# Problem:
Quote exactly, and only, the lines from the one with "What OpenSCAD source" down to the one with "corner_r = 9; // [5:0.5:14]", both included.

Scripts that build objects:
--*--

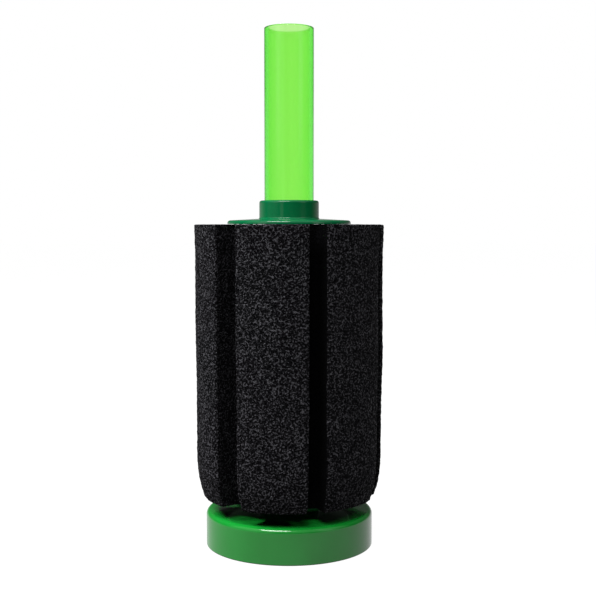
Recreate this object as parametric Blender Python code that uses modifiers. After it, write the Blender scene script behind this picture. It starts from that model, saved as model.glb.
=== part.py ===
"""Air-driven sponge filter for an aquarium.

A fluted foam sleeve sits on a slotted core between two caps of one moulding. A clear lime lift tube is
pushed into the upper cap, and the lower cap drops over the post of a weighted round base. Metres, +Z up
along the common axis, origin at the centre of the base's underside. The sleeve's front lobe faces -Y.
"""

from math import cos, pi, radians, sin

import bmesh
import bpy
from mathutils import Matrix

COLLECTION = "sponge_filter"
CUTTERS = "sponge_filter_cutters"

# Clearance between pieces that touch on the real object.
GAP = 0.0003
ROUND_STEPS = 56
HIDDEN_ROUND_STEPS = 40
SLEEVE_ROUND_STEPS = 72
SMALL_ROUND_STEPS = 24
SHARP_ANGLE = radians(35)
# Points closer than this are one point.
MERGE_DISTANCE = 0.00001
# How many straight steps round a corner: a small visible one, a fillet, the rim of the base and a soft edge.
ROUND_CORNER_STEPS = 3
FILLET_STEPS = 1
RIM_CORNER_STEPS = 5
SOFT_CORNER_STEPS = 2

# Lift tube.
TUBE_RADIUS = 0.0127
TUBE_WALL = 0.0020
TUBE_LENGTH = 0.0983
TUBE_LIP = 0.0004

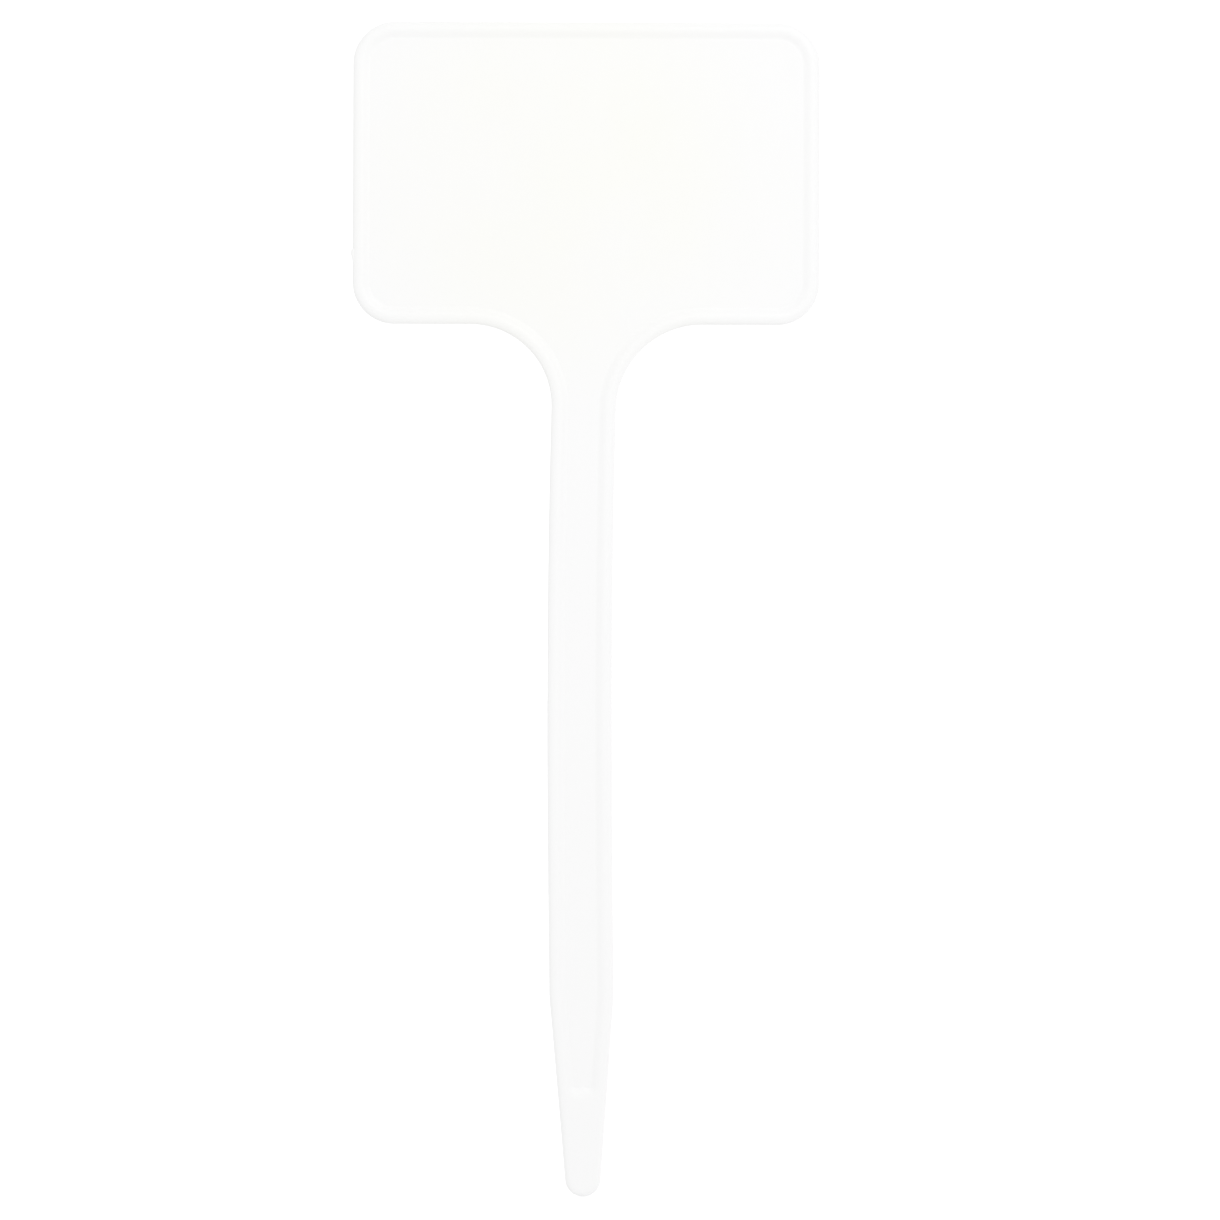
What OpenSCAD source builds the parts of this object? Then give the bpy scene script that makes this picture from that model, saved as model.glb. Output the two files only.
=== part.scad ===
// Plant label stake: a writing panel with a raised rim, flared into a ribbed stem
// that ends in a tapered spike. The real thing is one moulding, and each node is
// one region of it that meets its neighbours face to face. The origin is the tip
// of the spike, +Z is up and the front is towards -Y.

/* [Panel] */
// Width of the panel across its rim
panel_w = 100; // [80:1:140]
// Height of the panel across its rim
panel_h = 64.8; // [50:0.2:90]
// Radius of the panel's outer corners
corner_r = 9; // [5:0.5:14]

/* [Stem] */
// Height from the tip of the spike to the top of the panel
overall_h = 251.8; // [200:0.2:320]
// Width of the stem across its two ribs
stem_w = 13.8; // [12:0.2:20]
// Radius of the flare between the stem and the panel
flare_r = 18; // [8:0.5:24]

/* [Spike] */
// Height of the tapered spike
spike_h = 43; // [35:1:60]
// Radius of the spike's round end
tip_r = 3.8; // [3.2:0.1:5]
// Height above the tip at which the pocket between the ribs rounds off
pocket_z = 24; // [12:0.5:30]

/* [Gate] */
// Height of the gate mark's middle above the panel's lower edge
gate_z = 14.6; // [12:0.1:40]
// Length of the gate mark along the panel's left edge
gate_l = 3; // [2:0.1:5]
// Distance that the gate mark stands out from the edge
gate_d = 0.4; // [0.2:0.1:0.8]

/* [Section] */
// Thickness of the thin wall that is written on
wall_t = 1.2; // [0.8:0.1:2]
// Width of the rim and the ribs, seen from the front
rim_w = 3; // [2:0.1:3.5]
// Thickness of the rim and the ribs, front to back
rim_t = 2.4; // [2.2:0.1:4]
// Radius along the outer edges of the rim, the ribs and the spike
edge_r = 1; // [0.3:0.1:1]

/* [Hidden] */
$fn = 96;
hull_fn = 32;
plastic = "#f7f7f4";

// Heights of the panel's lower edge and of the flare's lower end
panel_z = overall_h - panel_h;
flare_z = panel_z - flare_r;
// Distance from the middle of the stem to the centre of each flare
flare_x = stem_w / 2 + flare_r;
// Distance from the middle of the stem to the inner side of each rib
rib_x = stem_w / 2 - rim_w;

// The spike's right side runs up from its round end to the shoulder, at an angle
// of lean to the X axis, with side_normal pointing out of it
tip_centre = [0, tip_r];
shoulder = [stem_w / 2, spike_h];
lean = angle_of(shoulder - tip_centre) + asin(tip_r / norm(shoulder - tip_centre));
side_normal = [sin(lean), -cos(lean)];
// The same side goes on to a point past the spike's top, which is cut off level,
// and inner_past_top is the point beside it on the inner side of the rib
past_top = shoulder + rim_w * [cos(lean), sin(lean)];
inner_past_top = past_top - rim_w * side_normal;

function angle_of(v) = atan2(v.y, v.x);
function flip(p) = [-p.x, p.y];

// Stands up what is drawn flat, with the drawing's upper side as the front
module upright() {
    color(plastic) rotate([90, 0, 0]) children();
}

// Plate of thickness t, centred on the drawing plane
module plate(t) {
    translate([0, 0, -t / 2]) linear_extrude(t) children();
}

// Section of the rim, from its inner side at x = 0 to its rounded outer edge
module rim_section(width = rim_w) {
    translate([0, -rim_t / 2]) square([width - edge_r, rim_t]);
    translate([0, edge_r - rim_t / 2]) square([width, rim_t - 2 * edge_r]);
    for (side = [-1, 1])
        translate([width - edge_r, side * (rim_t / 2 - edge_r)]) circle(edge_r);
}

// The same section turned over, from its outer edge at x = 0
module turned_section() {
    translate([rim_w, 0]) mirror([1, 0]) rim_section();
}

// Straight rim whose outer edge runs from a to b, with its body to the left
module rim_straight(a, b) {
    translate([a.x, a.y, 0])
        rotate([90, 0, angle_of(b - a) + 90])
        linear_extrude(norm(b - a))
        turned_section();
}

// Quarter of rim round a corner of outer radius corner_r, from the angle start
module rim_corner(centre, start) {
    translate([centre.x, centre.y, 0])
        rotate([0, 0, start])
        rotate_extrude(angle = 90)
        translate([corner_r - rim_w, 0])
        rim_section();
}

// Rectangle with round corners, its lower edge on the X axis
module rounded_rectangle(w, h, r) {
    translate([r - w / 2, 0]) square([w - 2 * r, h]);
    translate([-w / 2, r]) square([w, h - 2 * r]);
    for (x = [-1, 1], y = [r, h - r])
        translate([x * (w / 2 - r), y]) circle(r);
}

// Disc of radius r about p, with the rim's rounded edge
module round_end(p, r) {
    translate([p.x, p.y, 0])
        rotate_extrude($fn = hull_fn)
        rim_section(r);
}

// Thin wall inside the panel's rim
module writing_panel() {
    upright() plate(wall_t)
        translate([0, panel_z + rim_w])
        rounded_rectangle(panel_w - 2 * rim_w, panel_h - 2 * rim_w, corner_r - rim_w);
}

// Trace of the mould's gate on the panel's left edge, rooted in the rim
module gate_mark() {
    plate(wall_t)
        translate([-panel_w / 2 - gate_d, panel_z + gate_z - gate_l / 2])
        square([gate_d + rim_w / 2, gate_l]);
}

// Raised rim round the panel, open at the bottom between the flares
module panel_rim() {
    side = panel_w / 2;
    in = side - corner_r;
    low = panel_z + corner_r;
    high = overall_h - corner_r;
    upright() {
        rim_straight([flare_x, panel_z], [in, panel_z]);
        rim_corner([in, low], -90);
        rim_straight([side, low], [side, high]);
        rim_corner([in, high], 0);
        rim_straight([in, overall_h], [-in, overall_h]);
        rim_corner([-in, high], 90);
        rim_straight([-side, high], [-side, low]);
        rim_corner([-in, low], 180);
        rim_straight([-in, panel_z], [-flare_x, panel_z]);
        gate_mark();
    }
}

// Thin wall between the two flares
module neck() {
    upright() plate(wall_t)
        difference() {
            translate([-flare_x, flare_z]) square([2 * flare_x, flare_r + rim_w]);
            for (side = [-1, 1])
                translate([side * flare_x, flare_z]) circle(flare_r + rim_w);
        }
}

// Thin wall between the ribs of the stem
module stem() {
    upright() plate(wall_t)
        translate([-rib_x, spike_h]) square([2 * rib_x, flare_z - spike_h]);
}

// Rib up the right side of the stem and round its flare to the panel's rim
module right_rib() {
    upright() {
        rim_straight(shoulder, [stem_w / 2, flare_z]);
        translate([flare_x, flare_z, 0])
            rotate([0, 0, 90])
            rotate_extrude(angle = 90)
            translate([flare_r, 0])
            turned_section();
    }
}

// The same rib up the left side
module left_rib() {
    mirror([1, 0, 0]) right_rib();
}

// Outline of the pocket between the spike's ribs, open at the spike's top
module pocket() {
    centre = [0, pocket_z];
    r = tip_r + (pocket_z - tip_r) * cos(lean) - rim_w;
    low = centre + r * side_normal;
    translate(centre) circle(r);
    polygon([low, inner_past_top, flip(inner_past_top), flip(low)]);
}

// Tapered spike with a round end, and a pocket in each face
module spike() {
    upright() difference() {
        hull() {
            round_end(tip_centre, tip_r);
            round_end(inner_past_top, rim_w);
            round_end(flip(inner_past_top), rim_w);
        }
        plate(2 * rim_t) translate([-stem_w, spike_h]) square([2 * stem_w, stem_w]);
        for (face = [-1, 1])
            translate([0, 0, face * (wall_t + rim_t) / 2]) plate(rim_t) pocket();
    }
}

writing_panel();
panel_rim();
neck();
stem();
left_rib();
right_rib();
spike();
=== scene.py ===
"""Looks of a white plant label: a writing panel with a rim, a ribbed stem and a spike.

The real label is one polypropylene moulding, and each node of the frame is one region of
it. Every region is drawn as a closed surface, worked out in millimetres as numpy grids,
and stands for its node. The gate mark stands for the rim's node too, and the ejector
marks for none. All regions share their section and their pattern's coordinates, so that
the moulding shows no seams where they meet.
"""

import logging
import math
from dataclasses import dataclass
from enum import Enum

import bmesh
import bpy
import numpy as np
from mathutils import Matrix, Vector


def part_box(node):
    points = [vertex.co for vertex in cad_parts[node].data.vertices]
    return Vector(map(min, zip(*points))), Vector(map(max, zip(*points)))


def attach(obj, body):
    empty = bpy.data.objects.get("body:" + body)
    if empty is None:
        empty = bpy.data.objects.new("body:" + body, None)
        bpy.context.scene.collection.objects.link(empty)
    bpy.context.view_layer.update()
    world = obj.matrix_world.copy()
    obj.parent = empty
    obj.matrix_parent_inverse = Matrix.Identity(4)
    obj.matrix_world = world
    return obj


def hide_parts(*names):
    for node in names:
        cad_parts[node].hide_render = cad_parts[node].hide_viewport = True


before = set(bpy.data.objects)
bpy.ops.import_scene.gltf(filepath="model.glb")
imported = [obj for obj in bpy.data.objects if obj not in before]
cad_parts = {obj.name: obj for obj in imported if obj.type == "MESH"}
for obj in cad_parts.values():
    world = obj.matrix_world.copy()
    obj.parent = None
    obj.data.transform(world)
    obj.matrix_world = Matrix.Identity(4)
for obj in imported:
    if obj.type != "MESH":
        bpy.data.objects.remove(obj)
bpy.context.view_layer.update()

MM = 0.001
BODY = "root"
# Two faces that meet at more than this angle keep a crisp edge between them
CRISP_ANGLE = math.radians(50)
# Points closer than this, in metres, are one point of a closed surface
WELD = 1e-7
# Least value of a length that something is divided by
TINY = 1e-9
# Numbers of the Mix node's colour sockets, whose names its other sockets share
MIX_FROM = 6
MIX_TO = 7
MIX_RESULT = 2
# Numbers of a maths node's two inputs, which share one name
FIRST = 0
SECOND = 1
WHITE = (1.0, 1.0, 1.0, 1.0)
BLACK = (0.0, 0.0, 0.0, 1.0)

log = logging.getLogger("label")


class Side(Enum):
    """Which side of the label a mirrored region is on, seen from the front."""

    LEFT = -1
    RIGHT = 1


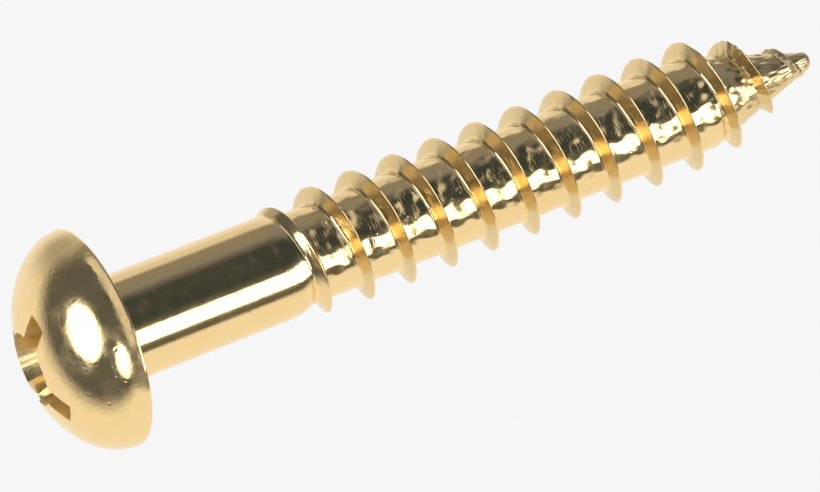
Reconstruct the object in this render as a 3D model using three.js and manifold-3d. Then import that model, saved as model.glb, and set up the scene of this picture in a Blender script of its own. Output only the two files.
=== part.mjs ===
// Round-head wood screw with a cross recess: one bar of plated steel, split into the zones a maker names.
// Millimetres, +Z up. The axis is Z, the head's bearing plane is z = 0, and the point hangs straight down.
import * as THREE from 'three';
import { mergeVertices } from 'three/addons/utils/BufferGeometryUtils.js';
import Module from 'manifold-3d';

// Head
const HEAD_RADIUS = 3.1;
const HEAD_HEIGHT = 2.1;
const RIM_RADIUS = 0.07;
const HEAD_SEGMENTS = 48;
const DOME_STEPS = 12;
const RIM_STEPS = 3;

// Cross recess
const RECESS_MOUTH_RADIUS = 1.82;
const RECESS_ROOT_RADIUS = 1.1;
const RECESS_FLOOR_RADIUS = 0.4;
const RECESS_FLOOR_THICKNESS = 0.25;
const RECESS_FLOOR_SLOPE = THREE.MathUtils.degToRad(21);
const WING_WIDTH_MOUTH = 0.68;
const WING_WIDTH_ROOT = 0.56;
const CORE_RADIUS_MOUTH = 1.06;
const CORE_RADIUS_ROOT = 0.75;
const RECESS_TURN = THREE.MathUtils.degToRad(35.4);
const CUTTER_OVERRUN = 0.5;

// Shank
const SHANK_RADIUS = 1.475;
const SHANK_LENGTH = 5.05;
const NECK_FILLET = 0.14;
const FILLET_STEPS = 4;

// Thread
const LENGTH_UNDER_HEAD = 22.05;
const PITCH = 1.27;
const CREST_RADIUS = 1.73;
const ROOT_RADIUS = 1.29;
const CREST_LAND = 0.03;
const UPPER_FLANK = 0.2;
const LOWER_FLANK = 0.12;
const FLANK_HOLLOW = 0.32;
const RUNOUT_TAPER = 0.75;
const RUNOUT_TURNS = 0.75;
const RUNOUT_LENGTH = PITCH;
const START_ANGLE = THREE.MathUtils.degToRad(194);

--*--

# Solution to this exercise:
What OpenSCAD source builds the parts of this object? Then give the bpy scene script that makes this picture from that model, saved as model.glb. Output the two files only.
=== part.scad ===
// Plant label stake: a writing panel with a raised rim, flared into a ribbed stem
// that ends in a tapered spike. The real thing is one moulding, and each node is
// one region of it that meets its neighbours face to face. The origin is the tip
// of the spike, +Z is up and the front is towards -Y.

/* [Panel] */
// Width of the panel across its rim
panel_w = 100; // [80:1:140]
// Height of the panel across its rim
panel_h = 64.8; // [50:0.2:90]
// Radius of the panel's outer corners
corner_r = 9; // [5:0.5:14]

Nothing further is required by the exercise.